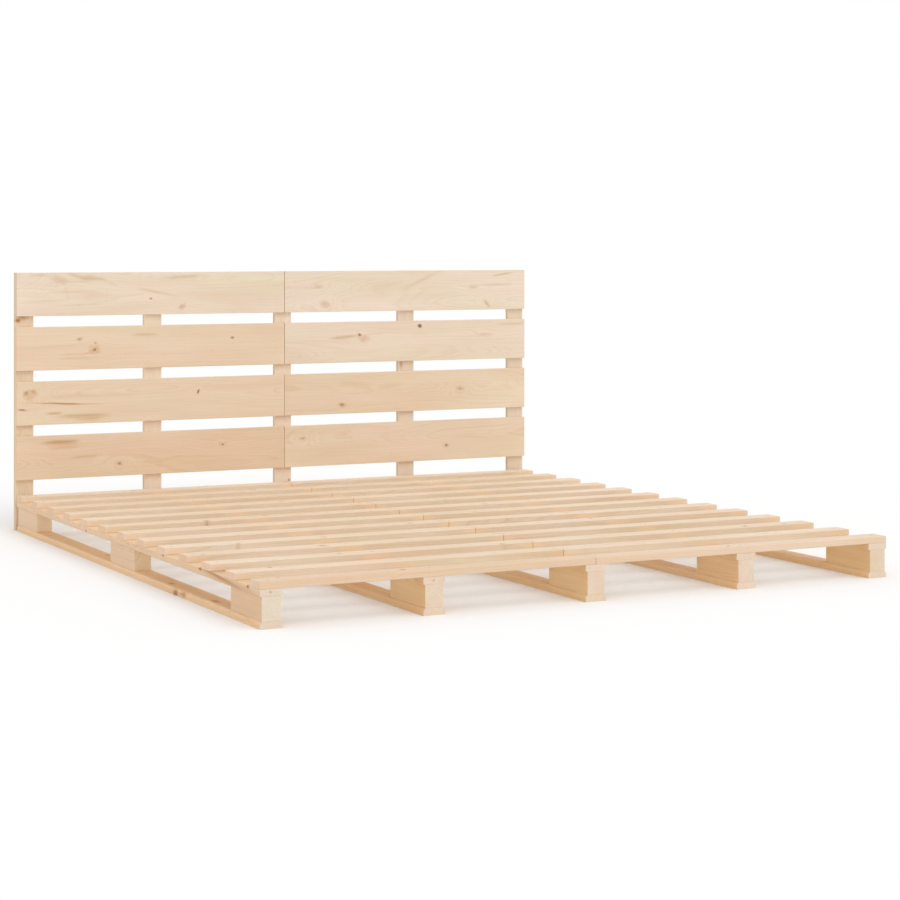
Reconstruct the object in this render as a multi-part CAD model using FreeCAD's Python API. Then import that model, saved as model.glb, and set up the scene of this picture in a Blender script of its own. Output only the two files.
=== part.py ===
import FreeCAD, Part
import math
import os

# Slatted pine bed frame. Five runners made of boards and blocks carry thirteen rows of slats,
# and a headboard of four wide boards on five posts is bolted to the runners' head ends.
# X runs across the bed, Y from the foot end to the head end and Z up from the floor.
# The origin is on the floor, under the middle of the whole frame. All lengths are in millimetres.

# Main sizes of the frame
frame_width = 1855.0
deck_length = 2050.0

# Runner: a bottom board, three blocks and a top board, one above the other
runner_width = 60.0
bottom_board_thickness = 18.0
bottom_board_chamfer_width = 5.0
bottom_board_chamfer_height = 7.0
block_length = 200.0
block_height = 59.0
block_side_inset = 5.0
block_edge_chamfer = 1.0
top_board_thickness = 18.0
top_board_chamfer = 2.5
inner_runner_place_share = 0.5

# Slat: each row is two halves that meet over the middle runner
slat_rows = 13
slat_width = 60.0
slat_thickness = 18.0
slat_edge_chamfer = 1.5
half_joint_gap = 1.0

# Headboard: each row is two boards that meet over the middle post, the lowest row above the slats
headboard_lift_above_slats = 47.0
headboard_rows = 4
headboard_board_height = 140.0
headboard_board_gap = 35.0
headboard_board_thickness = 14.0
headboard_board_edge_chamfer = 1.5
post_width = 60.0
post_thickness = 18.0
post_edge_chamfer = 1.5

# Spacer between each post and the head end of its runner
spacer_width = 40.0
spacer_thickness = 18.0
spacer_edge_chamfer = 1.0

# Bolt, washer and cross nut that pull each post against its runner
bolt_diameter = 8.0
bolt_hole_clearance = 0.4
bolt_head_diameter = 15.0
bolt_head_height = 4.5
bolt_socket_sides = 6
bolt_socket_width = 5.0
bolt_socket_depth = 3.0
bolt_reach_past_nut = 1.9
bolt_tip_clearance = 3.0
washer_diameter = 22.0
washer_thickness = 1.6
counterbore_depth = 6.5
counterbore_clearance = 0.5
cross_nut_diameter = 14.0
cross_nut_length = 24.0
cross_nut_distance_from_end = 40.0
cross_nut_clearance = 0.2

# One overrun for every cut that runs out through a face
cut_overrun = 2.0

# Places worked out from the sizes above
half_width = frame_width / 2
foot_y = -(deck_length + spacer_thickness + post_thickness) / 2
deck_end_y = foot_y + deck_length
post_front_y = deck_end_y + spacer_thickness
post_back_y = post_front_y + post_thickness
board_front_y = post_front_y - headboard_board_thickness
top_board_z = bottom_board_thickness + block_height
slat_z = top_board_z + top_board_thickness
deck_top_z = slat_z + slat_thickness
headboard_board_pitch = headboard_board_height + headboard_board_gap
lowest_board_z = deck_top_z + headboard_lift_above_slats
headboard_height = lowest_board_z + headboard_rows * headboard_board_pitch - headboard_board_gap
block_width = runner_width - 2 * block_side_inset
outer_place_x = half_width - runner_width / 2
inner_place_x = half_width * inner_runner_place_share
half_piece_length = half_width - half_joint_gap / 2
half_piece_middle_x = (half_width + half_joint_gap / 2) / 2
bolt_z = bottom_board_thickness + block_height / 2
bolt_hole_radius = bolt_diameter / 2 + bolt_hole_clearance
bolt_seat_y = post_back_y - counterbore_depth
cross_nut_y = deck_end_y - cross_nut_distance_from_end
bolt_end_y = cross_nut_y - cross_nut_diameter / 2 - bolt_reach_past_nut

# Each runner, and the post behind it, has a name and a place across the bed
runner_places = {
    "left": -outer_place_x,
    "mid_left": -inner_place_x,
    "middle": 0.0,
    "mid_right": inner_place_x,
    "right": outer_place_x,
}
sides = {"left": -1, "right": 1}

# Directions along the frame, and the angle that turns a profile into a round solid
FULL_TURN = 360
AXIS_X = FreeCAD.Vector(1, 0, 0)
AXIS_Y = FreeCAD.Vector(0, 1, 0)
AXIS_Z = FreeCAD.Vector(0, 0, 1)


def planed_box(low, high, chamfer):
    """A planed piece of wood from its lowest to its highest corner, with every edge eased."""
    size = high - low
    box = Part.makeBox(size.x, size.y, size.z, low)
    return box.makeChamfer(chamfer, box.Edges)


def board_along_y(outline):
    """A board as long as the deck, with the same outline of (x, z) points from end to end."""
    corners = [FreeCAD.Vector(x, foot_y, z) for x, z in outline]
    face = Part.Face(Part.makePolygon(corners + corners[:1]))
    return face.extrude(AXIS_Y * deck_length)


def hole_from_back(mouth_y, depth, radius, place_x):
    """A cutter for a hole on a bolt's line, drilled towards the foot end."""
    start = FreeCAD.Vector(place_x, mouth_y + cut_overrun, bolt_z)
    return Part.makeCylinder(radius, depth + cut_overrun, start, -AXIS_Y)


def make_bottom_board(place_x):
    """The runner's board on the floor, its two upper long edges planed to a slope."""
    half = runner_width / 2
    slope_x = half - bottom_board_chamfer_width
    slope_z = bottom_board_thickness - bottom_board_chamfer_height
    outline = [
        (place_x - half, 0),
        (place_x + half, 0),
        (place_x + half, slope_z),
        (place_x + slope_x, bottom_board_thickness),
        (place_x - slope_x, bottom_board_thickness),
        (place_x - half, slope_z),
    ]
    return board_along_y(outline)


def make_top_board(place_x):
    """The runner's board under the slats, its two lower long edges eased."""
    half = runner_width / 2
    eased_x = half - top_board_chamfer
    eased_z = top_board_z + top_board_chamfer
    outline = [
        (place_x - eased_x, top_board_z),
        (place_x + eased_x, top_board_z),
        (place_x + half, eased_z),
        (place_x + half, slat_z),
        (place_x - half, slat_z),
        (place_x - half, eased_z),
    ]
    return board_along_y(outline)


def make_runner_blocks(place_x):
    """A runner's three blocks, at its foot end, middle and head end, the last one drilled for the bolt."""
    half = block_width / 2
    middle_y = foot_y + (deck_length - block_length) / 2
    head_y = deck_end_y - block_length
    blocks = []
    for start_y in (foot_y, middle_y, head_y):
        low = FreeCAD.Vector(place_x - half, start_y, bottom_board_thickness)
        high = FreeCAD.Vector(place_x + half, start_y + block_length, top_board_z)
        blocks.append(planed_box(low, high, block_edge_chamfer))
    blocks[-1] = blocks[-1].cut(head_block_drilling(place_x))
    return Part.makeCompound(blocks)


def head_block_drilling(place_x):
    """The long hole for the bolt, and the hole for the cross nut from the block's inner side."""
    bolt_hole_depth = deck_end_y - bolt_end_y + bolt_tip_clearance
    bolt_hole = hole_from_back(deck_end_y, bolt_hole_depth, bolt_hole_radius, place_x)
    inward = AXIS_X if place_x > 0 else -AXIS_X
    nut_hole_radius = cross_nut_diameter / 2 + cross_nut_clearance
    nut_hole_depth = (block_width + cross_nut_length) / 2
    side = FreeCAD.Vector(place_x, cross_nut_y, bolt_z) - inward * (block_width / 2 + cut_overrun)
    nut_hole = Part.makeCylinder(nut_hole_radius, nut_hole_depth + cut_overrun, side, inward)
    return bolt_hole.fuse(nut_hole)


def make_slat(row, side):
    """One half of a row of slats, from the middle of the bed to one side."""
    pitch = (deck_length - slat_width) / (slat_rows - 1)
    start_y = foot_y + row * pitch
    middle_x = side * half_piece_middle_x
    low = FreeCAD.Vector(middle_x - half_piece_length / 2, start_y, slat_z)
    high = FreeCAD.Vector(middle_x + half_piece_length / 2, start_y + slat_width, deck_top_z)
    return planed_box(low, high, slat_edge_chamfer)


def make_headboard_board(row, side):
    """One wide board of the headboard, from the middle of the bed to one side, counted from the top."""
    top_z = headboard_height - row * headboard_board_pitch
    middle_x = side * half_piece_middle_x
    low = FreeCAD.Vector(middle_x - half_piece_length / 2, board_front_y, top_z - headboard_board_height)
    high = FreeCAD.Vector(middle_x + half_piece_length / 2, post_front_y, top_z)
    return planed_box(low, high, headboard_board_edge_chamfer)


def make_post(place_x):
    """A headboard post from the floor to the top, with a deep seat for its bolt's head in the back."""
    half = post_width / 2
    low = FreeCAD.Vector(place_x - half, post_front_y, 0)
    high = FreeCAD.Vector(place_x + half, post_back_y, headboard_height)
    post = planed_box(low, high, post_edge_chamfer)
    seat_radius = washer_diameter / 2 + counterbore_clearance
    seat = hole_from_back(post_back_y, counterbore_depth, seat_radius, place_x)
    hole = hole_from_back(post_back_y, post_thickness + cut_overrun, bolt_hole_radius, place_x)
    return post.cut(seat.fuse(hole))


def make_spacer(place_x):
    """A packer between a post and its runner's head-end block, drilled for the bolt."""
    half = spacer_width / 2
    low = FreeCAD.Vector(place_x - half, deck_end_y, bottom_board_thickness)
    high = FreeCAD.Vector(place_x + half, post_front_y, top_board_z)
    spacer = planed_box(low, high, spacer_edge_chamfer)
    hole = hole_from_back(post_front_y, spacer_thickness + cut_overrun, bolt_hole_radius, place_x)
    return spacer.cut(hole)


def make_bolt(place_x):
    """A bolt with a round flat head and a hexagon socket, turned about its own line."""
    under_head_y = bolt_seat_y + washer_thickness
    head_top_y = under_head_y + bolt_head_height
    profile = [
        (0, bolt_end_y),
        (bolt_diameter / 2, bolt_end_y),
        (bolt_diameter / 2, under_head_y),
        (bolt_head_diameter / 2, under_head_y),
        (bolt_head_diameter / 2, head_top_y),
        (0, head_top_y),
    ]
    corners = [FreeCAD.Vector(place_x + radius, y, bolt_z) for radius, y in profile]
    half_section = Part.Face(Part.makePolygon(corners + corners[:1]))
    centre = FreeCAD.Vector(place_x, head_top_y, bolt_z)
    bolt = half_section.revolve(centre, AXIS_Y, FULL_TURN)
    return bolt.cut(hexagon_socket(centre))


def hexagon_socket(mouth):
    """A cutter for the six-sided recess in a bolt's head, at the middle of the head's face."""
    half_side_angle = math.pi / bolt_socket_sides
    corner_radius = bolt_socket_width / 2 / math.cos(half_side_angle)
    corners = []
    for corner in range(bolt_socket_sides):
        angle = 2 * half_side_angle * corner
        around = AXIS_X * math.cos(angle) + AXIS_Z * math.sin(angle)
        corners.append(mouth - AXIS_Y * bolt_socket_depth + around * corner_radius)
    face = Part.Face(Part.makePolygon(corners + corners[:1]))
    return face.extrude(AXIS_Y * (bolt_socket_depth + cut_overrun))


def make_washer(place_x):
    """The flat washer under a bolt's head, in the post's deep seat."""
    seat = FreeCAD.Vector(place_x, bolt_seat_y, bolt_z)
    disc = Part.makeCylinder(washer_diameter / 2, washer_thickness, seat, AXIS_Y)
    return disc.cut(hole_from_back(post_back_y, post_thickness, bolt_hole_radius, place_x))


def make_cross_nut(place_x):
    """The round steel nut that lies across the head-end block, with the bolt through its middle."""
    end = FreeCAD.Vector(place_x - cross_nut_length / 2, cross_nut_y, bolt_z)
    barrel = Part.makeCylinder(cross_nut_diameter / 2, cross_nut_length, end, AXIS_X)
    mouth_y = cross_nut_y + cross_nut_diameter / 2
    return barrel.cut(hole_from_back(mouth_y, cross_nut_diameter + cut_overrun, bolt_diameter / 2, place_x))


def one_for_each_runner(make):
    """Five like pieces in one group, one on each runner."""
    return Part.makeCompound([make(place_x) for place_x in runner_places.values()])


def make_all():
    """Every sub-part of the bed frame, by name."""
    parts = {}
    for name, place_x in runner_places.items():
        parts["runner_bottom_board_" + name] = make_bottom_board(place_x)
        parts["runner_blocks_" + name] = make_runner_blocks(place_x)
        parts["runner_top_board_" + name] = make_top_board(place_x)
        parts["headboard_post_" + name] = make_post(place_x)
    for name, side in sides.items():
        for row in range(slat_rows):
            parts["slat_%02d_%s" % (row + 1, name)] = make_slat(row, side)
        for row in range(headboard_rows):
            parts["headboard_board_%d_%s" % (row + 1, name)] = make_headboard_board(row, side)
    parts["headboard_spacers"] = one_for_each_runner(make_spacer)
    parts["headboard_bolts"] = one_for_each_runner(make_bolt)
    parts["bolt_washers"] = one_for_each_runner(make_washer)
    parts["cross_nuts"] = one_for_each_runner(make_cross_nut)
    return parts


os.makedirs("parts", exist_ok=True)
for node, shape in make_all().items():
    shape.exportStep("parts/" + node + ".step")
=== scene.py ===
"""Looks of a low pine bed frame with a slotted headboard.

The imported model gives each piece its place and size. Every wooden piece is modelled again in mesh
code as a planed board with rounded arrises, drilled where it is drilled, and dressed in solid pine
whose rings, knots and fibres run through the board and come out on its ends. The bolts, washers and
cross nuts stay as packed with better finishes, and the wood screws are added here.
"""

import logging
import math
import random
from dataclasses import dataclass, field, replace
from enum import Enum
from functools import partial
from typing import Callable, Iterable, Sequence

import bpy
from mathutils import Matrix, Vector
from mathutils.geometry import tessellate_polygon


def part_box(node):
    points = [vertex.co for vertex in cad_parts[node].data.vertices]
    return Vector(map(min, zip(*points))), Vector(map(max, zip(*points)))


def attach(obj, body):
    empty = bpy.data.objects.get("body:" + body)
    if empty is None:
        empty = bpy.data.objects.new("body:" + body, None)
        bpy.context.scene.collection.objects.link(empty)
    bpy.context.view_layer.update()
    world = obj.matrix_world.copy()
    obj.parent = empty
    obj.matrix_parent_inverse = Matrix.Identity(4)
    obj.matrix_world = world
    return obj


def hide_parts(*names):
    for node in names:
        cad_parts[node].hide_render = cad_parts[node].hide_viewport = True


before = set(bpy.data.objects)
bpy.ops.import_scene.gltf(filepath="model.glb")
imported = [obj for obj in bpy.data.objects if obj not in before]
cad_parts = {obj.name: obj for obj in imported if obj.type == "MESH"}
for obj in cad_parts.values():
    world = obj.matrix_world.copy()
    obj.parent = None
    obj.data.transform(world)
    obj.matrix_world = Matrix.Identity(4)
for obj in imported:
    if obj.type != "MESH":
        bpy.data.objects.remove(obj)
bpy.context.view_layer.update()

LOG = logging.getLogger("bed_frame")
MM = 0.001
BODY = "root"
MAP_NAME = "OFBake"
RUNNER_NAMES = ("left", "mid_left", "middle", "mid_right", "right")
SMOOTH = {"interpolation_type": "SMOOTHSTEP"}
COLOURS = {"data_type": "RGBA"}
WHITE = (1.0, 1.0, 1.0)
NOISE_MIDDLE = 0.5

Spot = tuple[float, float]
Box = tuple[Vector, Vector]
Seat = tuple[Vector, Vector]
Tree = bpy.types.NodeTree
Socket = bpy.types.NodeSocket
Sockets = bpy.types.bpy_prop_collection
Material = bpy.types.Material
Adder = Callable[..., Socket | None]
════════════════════
→ **WRITTEN EXERCISE**
Copy exactly the lines from the line with "for name, side" up to and including the line with "a slotted headboard.", and no other lines.

→ **WRITTEN SOLUTION**
    for name, side in sides.items():
        for row in range(slat_rows):
            parts["slat_%02d_%s" % (row + 1, name)] = make_slat(row, side)
        for row in range(headboard_rows):
            parts["headboard_board_%d_%s" % (row + 1, name)] = make_headboard_board(row, side)
    parts["headboard_spacers"] = one_for_each_runner(make_spacer)
    parts["headboard_bolts"] = one_for_each_runner(make_bolt)
    parts["bolt_washers"] = one_for_each_runner(make_washer)
    parts["cross_nuts"] = one_for_each_runner(make_cross_nut)
    return parts


os.makedirs("parts", exist_ok=True)
for node, shape in make_all().items():
    shape.exportStep("parts/" + node + ".step")
=== scene.py ===
"""Looks of a low pine bed frame with a slotted headboard.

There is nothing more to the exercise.